Here is Foxx, talking about his grandfather at roughly 17:34 of the video:

His story immediately reminded me of the story Ema told about Gumpy at his memorial service.

When Gumpy was in the Telegraphers Union, the railroad he worked for was merging with another railroad, and there were a few men who were going to be laid off as a result. Gumpy calculated how much those men would make, and volunteered to be laid off instead so a few of those men could keep their jobs. He went in to work at the right intervals to keep his leadership role with the union, and eventually went back to work full time at Grand Trunk.

It was a story he never told, and Ema would only tell once.

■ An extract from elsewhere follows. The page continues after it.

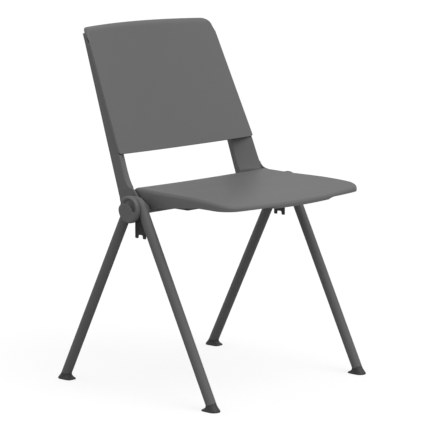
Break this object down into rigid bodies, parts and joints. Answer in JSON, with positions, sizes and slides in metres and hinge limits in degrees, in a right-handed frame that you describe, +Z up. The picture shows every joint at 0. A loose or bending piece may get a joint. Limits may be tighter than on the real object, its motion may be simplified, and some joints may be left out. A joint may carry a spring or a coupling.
{
  "type": "nesting chair",
  "caption": "Armless nesting chair with inverted V tube legs, a flip-up moulded seat and a curved back panel on twin uprights.",
  "frame": {"origin": "centre of the chair's footprint, on the floor", "axes": "+Z up, the sitter faces -Y, +X is the sitter's left"},
  "size_m": [0.58, 0.5605, 0.8645],
  "materials": {
    "frame_paint": "fine-texture grey powder coat on steel tube",
    "upright_paint": "fine-texture grey powder coat on cast aluminium",
    "shell_plastic": "grey polypropylene with a fine moulded grain",
    "cap_plastic": "grey moulded nylon",
    "black_plastic": "black moulded nylon",
    "glide_rubber": "dark grey moulded soft plastic",
    "zinc_steel": "zinc-plated steel"
  },
  "bodies": {
    "frame": {"back_panel": "shell_plastic", "crossbar": "frame_paint", "foot_front_left": "glide_rubber", "foot_front_right": "glide_rubber", "foot_rear_left": "glide_rubber", "foot_rear_right": "glide_rubber", "hub_cap_left": "cap_plastic", "hub_cap_right": "cap_plastic", "panel_screws_left": "zinc_steel", "panel_screws_right": "zinc_steel", "rest_bumper_left": "glide_rubber", "rest_bumper_right": "glide_rubber", "screw_caps_left": "cap_plastic", "screw_caps_right": "cap_plastic", "seat_rest_left": "frame_paint", "seat_rest_right": "frame_paint", "side_frame_left": "frame_paint", "side_frame_right": "frame_paint", "stacking_guide_left": "black_plastic", "stacking_guide_right": "black_plastic", "upright_bolts_left": "zinc_steel", "upright_bolts_right": "zinc_steel", "upright_left": "upright_paint", "upright_right": "upright_paint"},
    "seat": {"bearing_strap_left": "black_plastic", "bearing_strap_right": "black_plastic", "pivot_bearing_left": "black_plastic", "pivot_bearing_right": "black_plastic", "seat_screws_left": "zinc_steel", "seat_screws_right": "zinc_steel", "seat_shell": "shell_plastic", "seat_stiffener_left": "zinc_steel", "seat_stiffener_right": "zinc_steel", "strap_screws_left": "zinc_steel", "strap_screws_right": "zinc_steel"}
  },
  "joints": [
    {"name": "seat_flip", "type": "hinge", "parent": "frame", "child": "seat", "pos_m": [0, 0.01425, 0.4442], "axis": [-1, 0, 0], "range_deg": [0, 84]}
  ]
}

I asked her about it a few times afterward, and she would only tell me that it was no big deal, that he didn't do anything really special. They had her income and the farm income, so they could make ends meet. My mom and her siblings were pretty young at the time and had no recollection of the story either.

That story, even if I don't have all the details, is still emblematic of who my grandfather was. He believed in the brotherhood of the union, and fought fiercely to make sure everyone in his union received a fair shake. He never bragged about his accomplishments either. To him, it was just a part of putting food on the table for his family. His favorite stories were about the people he loved and the fun he had with them.

While the events of the day were momentous for the City of Detroit, that is not why I was wiping away tears during the Secretary's speech. He reminded me a a generation of men that did what they thought was best for their families and communities without the need to boast or brag. That memory was worth the tears.